By Stan Bush
COMMERCE CITY, Colo. (CBS4) - Bassnectar's concert night promised a sonic boom and delivered bass tones so loud people living nearly five miles away couldn't just hear the music, they could feel it.
"I thought it was an earthquake. I looked and realized it was bass," said Joe Quillin in a complaint to the Commerce City City Council.
Quillin called the board negligent for allowing Bassnectar to have a permit at all.
"To issue a permit for that is ridiculous," he said.
This isn't the first time Bassnectar has irked neighbors. In Morrison residents were so angry last year that they convinced Red Rocks Amphitheatre to cap decibel levels effectively banning Bassnectar. Last September Bassnectar announced on Twitter the search for a new Colorado home and a promise to be loud.
Commerce City Mayor Sean Ford said the city did not research the band before issuing the concert permit.
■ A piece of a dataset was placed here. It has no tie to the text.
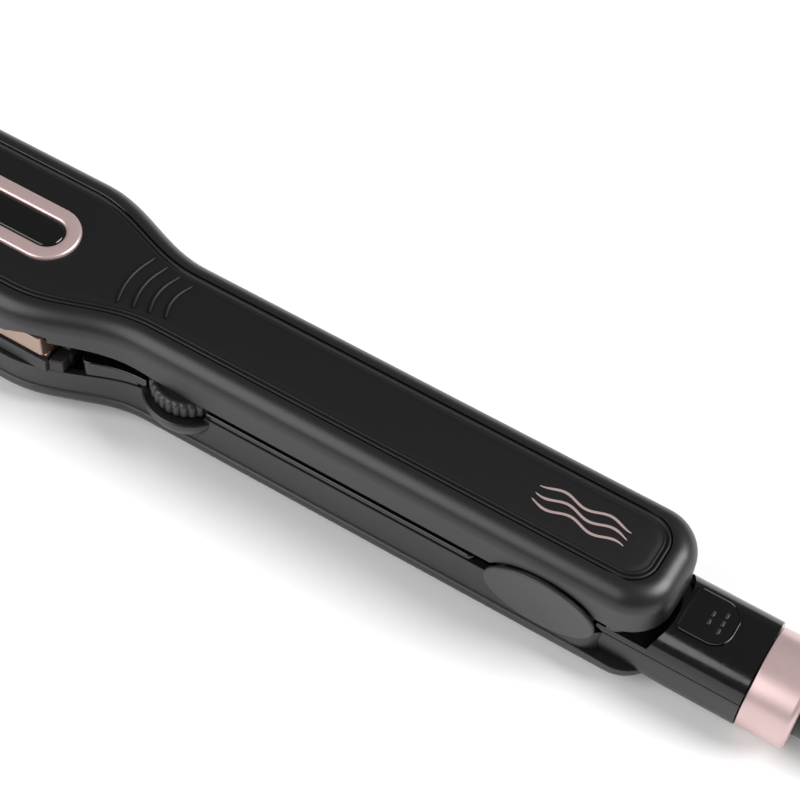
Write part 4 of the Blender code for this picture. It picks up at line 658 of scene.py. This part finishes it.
def makeLowerShell():
    low, edge = lowerShell["floor"] + lowerShell["edgeRadius"], lowerShell["inset"]
    skirt = filletPairs(low, lowerShell["edgeRadius"], -1, 10)[::-1]
    rings = [atHeight(trayOutline(inset, lowerShell["skirtEnd"]), z) for inset, z in skirt]
    rings.append(atHeight(trayOutline(0.0, lowerShell["skirtEnd"]), lowerShell["ledge"] - 0.15))
    rings.append(atHeight(trayOutline(0.15, lowerShell["skirtEnd"]), lowerShell["ledge"]))
    rings.append(atHeight(trayOutline(edge), lowerShell["ledge"] + 0.15))
    rings.append(atHeight(trayOutline(edge), lambda s: lowerEdge(s) - 0.25))
    rings.append(atHeight(trayOutline(edge + 0.08), lambda s: lowerEdge(s) - 0.08))
    rings.append(atHeight(trayOutline(edge + 0.25), lowerEdge))
    rings.append(atHeight(trayOutline(edge + body["wall"]), lowerEdge))
    rings.append(atHeight(trayOutline(edge + body["wall"], 262), 5.7))
    shell = stackRings("lowerShell", rings)
    turn = np.linspace(0, 1, 9)
    # (inset, height) of the belly: a small chamfer on the resting face, then a curve that widens up to the tray
    bellyPairs = [(12.5 - 1.2 * t, 0.25 * t) for t in (0.0, 0.5, 1.0)]
    bellyPairs += [(11.0 - 6.0 * t, 0.35 + 3.75 * t ** 1.3) for t in turn]
    start, end = lowerShell["bellyStart"], lowerShell["bellyEnd"]
    belly = stackRings("belly", [atHeight(planOutline(start, end, armHalf, 12, 8, inset, 50), z)
                                 for inset, z in bellyPairs])
    outer = rearSolid("rearOuter", 0.0, rear["start"], body["seam"])
    # (height, radius) of the bulge that holds the wheel
    rim = wheel["radius"] + wheel["clear"] + 1.3
    bulgePairs = [(8.7, 6.4), (11.2, 8.6), (13.7, 10.4), (15.5, 11.4), (17.3, 12.1), (18.6, 12.35), (19.6, rim),
                  (20.0, rim - 0.4)]
    bulge = turned("bulge", bulgePairs, "z", (wheel["at"], wheel["y"], 0), 96)
    neckRadius, boreRadius = lowerShell["neckRadius"], lowerShell["boreRadius"]
    neck = turned("neck", [(291.8, neckRadius), (306.8, neckRadius)], "x", (0, 0, rear["centre"]))
    join(shell, belly, outer, bulge, neck)
    above = boxSolid("above", (248.4, -40, rear["parting"]), (body["seam"] + 0.01, 40, 60))
    clear = wheel["radius"] + wheel["clear"]
    room = turned("wheelRoom", [(20.0, clear), (40, clear)], "z", (wheel["at"], wheel["y"], 0), 96)
    inside = rearSolid("rearInner", 2.0, 246.0, 292.8, 72, 12)
    bore = turned("bore", [(289.8, boreRadius), (315.8, boreRadius)], "x", (0, 0, rear["centre"]), 64)
    holes, wide, narrow = [], lowerShell["headRoom"], lowerShell["shankRoom"]
    for s in lowerShell["screws"]:
        base = min(lowerShell["floor"], float(rearFloor(s)))
        steps = [(-5, wide), (base + 2.2, wide), (base + 2.4, narrow), (base + 4, narrow)]
        holes.append(turned("hole", steps, "z", (s, 0, 0), 40))
    cut(shell, inside, above, room, bore, *holes)
    ears, long, tall = [], lowerShell["earLong"], lowerShell["earTall"]
    for side in (-1, 1):
        inner, outerY = side * 12.6, side * (body["gripHalf"] - 0.05)
        ends = [(inner, long), (outerY - side * 0.3, long), (outerY, long - 0.3)]
        ears.append(turned("ear", ends, "y", (body["hinge"], 0, body["split"]), 96, tall / long))
    join(shell, *ears)
    pinEnds = [(-15, lowerShell["pinRoom"]), (15, lowerShell["pinRoom"])]
    pinRoom = turned("pinRoom", pinEnds, "y", (body["hinge"], 0, body["split"]), 40)
    return cut(shell, pinRoom)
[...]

"Commerce City imposed the most stringent ordinances possible to permit the event," said Ford.
But despite a flurry of complaints, Commerce City has refused to denounce Bassnectar; defending the concert for staying within the noise thresholds outlined in the permit of 85 dBA for treble tones and 105 dBC for bass tones.
Scott Wilson, a neighbor living close to Dick's Sporting Good Park, says it doesn't matter. He recorded noise at 72 decibels on his porch and says his entire house shook.
"We have to be neighbors and friendly neighbors. This was not a friendly event," said Wilson.
The city says they will review the process for issuing concert permits, but change hasn't been promised.
Ford says Dick's Sporting Good Park was established in a remote area with the understanding that events would get loud and cautioned anyone living in the area that noise from concerts and sporting events should be expected.
"There has to be a reasonable expectation that it is going to be loud."